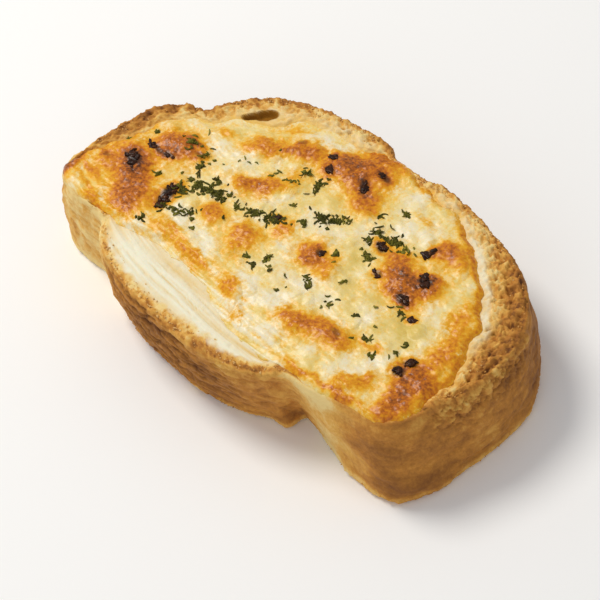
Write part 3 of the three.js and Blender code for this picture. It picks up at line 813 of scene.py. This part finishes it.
def cheeseSurface(x, y, reach, values):
    # height of the melted surface, then how browned, charred and milky it is
    flat = flatPoints(x, y)
    wander = [values["wander"] * cloud(flat, 5.0, 4, shift) for shift in (40.0, 50.0)]
    wx, wy = x + wander[0], y + wander[1]
    raised = np.zeros_like(x)
    pale = np.ones_like(x)
    for cx, cy, long, wide, turn, brown, tall in values["patches"]:
        share = turnedShare(x + 0.5 * wander[0], y + 0.5 * wander[1], cx, cy, long, wide, turn)
        raised = np.maximum(raised, tall * np.clip(1 - share ** 2, 0, 1) ** 1.2)
        spread = turnedShare(wx, wy, cx, cy, long, wide, turn)
        pale = pale * (1 - brown * (0.24 * smooth(1.7, 0.8, spread) + 0.72 * smooth(1.05, 0.35, spread)))
    pale = pale * (1 - values["goldening"] * smooth(-0.35, 0.5, cloud(flat, 7.0, 4, 80.0)))
    milk = np.zeros_like(x)
    for cx, cy, long, wide, turn, share in values["curds"]:
        milk += share * smooth(1.3, 0.2, turnedShare(wx, wy, cx, cy, long, wide, turn))
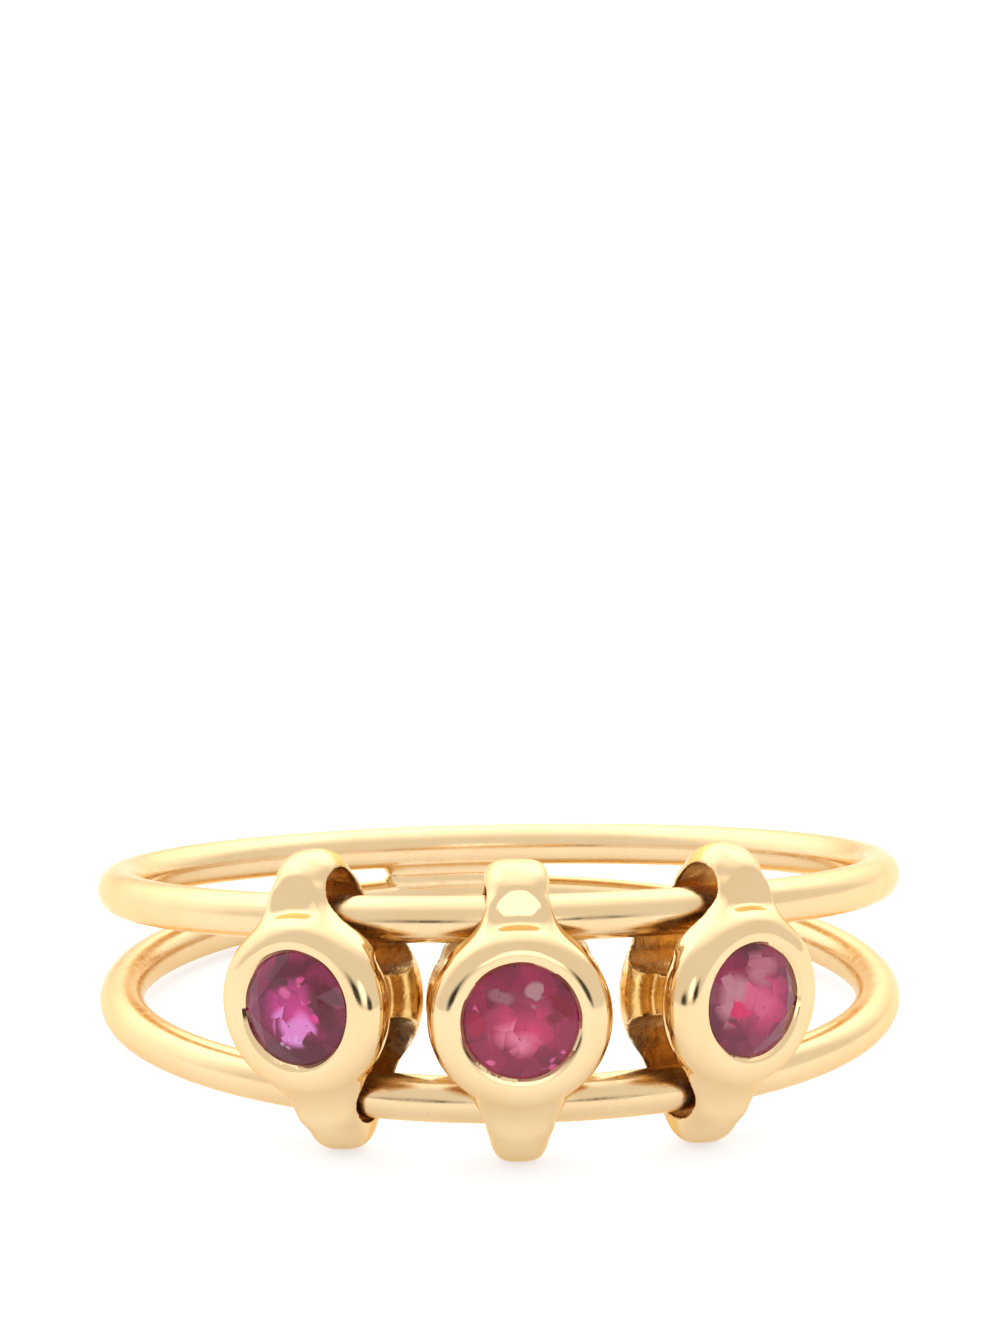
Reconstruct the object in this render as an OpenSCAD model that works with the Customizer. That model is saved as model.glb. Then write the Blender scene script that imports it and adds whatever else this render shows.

--

**EXERCISE**
Give an exact repetition of all the material.

**ANSWER**
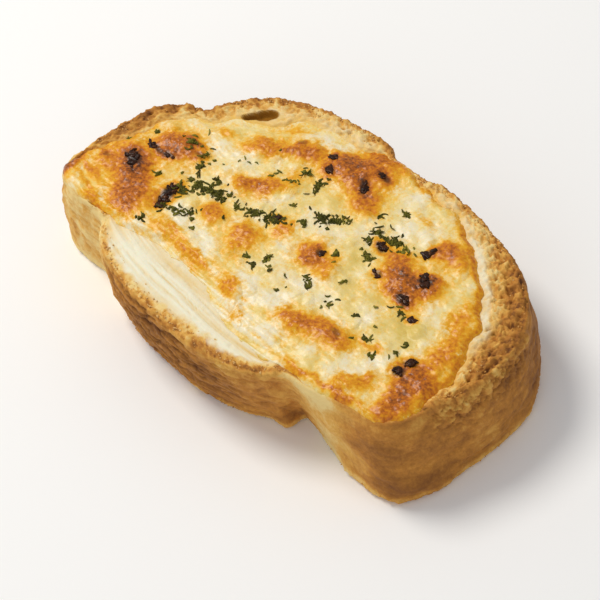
Write part 3 of the three.js and Blender code for this picture. It picks up at line 813 of scene.py. This part finishes it.
def cheeseSurface(x, y, reach, values):
    # height of the melted surface, then how browned, charred and milky it is
    flat = flatPoints(x, y)
    wander = [values["wander"] * cloud(flat, 5.0, 4, shift) for shift in (40.0, 50.0)]
    wx, wy = x + wander[0], y + wander[1]
    raised = np.zeros_like(x)
    pale = np.ones_like(x)
    for cx, cy, long, wide, turn, brown, tall in values["patches"]:
        share = turnedShare(x + 0.5 * wander[0], y + 0.5 * wander[1], cx, cy, long, wide, turn)
        raised = np.maximum(raised, tall * np.clip(1 - share ** 2, 0, 1) ** 1.2)
        spread = turnedShare(wx, wy, cx, cy, long, wide, turn)
        pale = pale * (1 - brown * (0.24 * smooth(1.7, 0.8, spread) + 0.72 * smooth(1.05, 0.35, spread)))
    pale = pale * (1 - values["goldening"] * smooth(-0.35, 0.5, cloud(flat, 7.0, 4, 80.0)))
    milk = np.zeros_like(x)
    for cx, cy, long, wide, turn, share in values["curds"]:
        milk += share * smooth(1.3, 0.2, turnedShare(wx, wy, cx, cy, long, wide, turn))
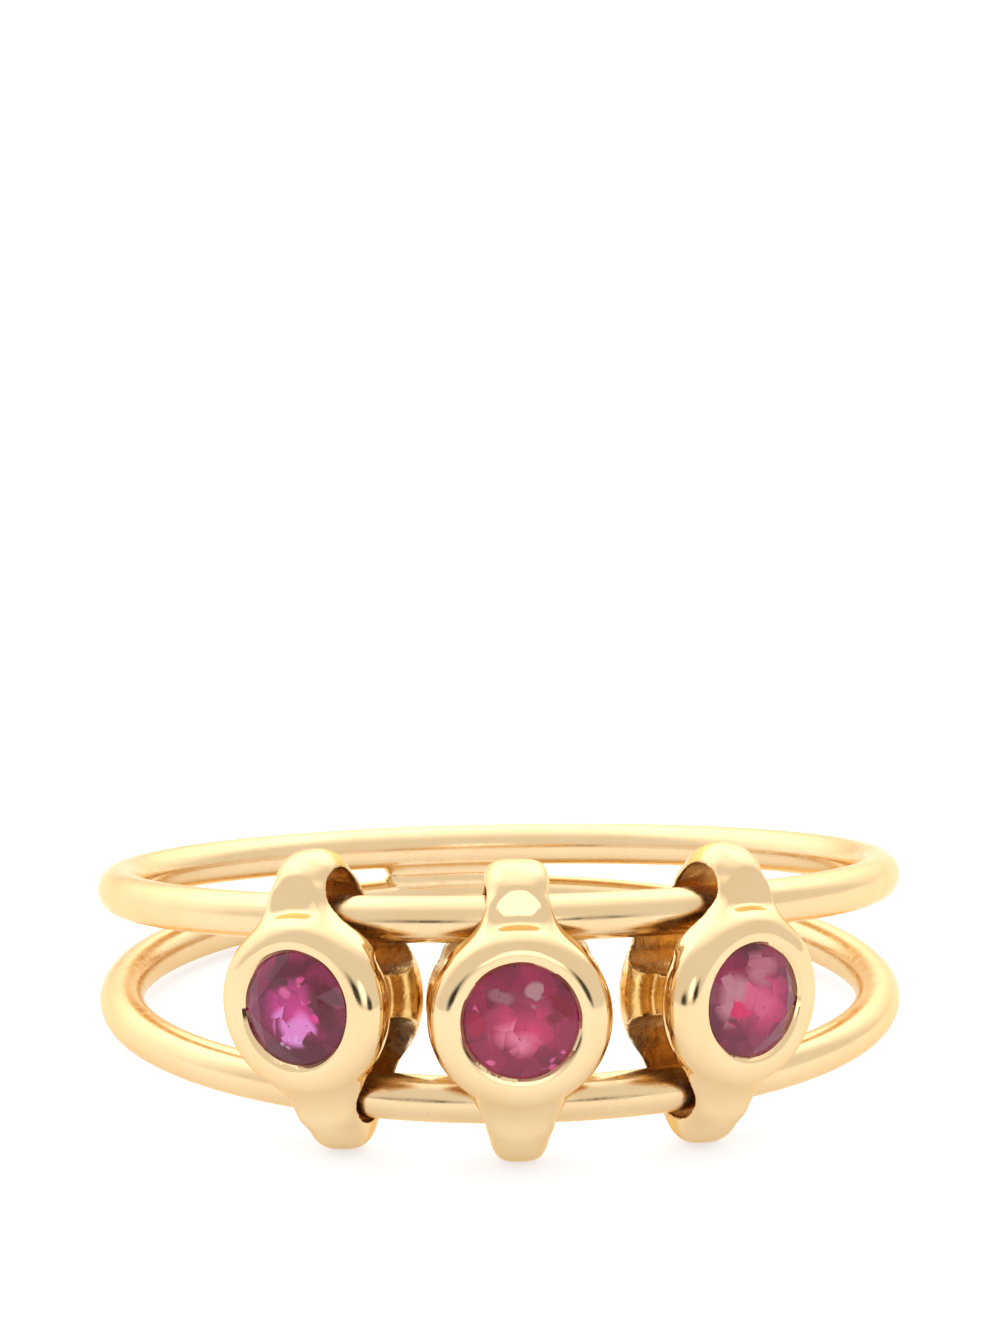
Reconstruct the object in this render as an OpenSCAD model that works with the Customizer. That model is saved as model.glb. Then write the Blender scene script that imports it and adds whatever else this render shows.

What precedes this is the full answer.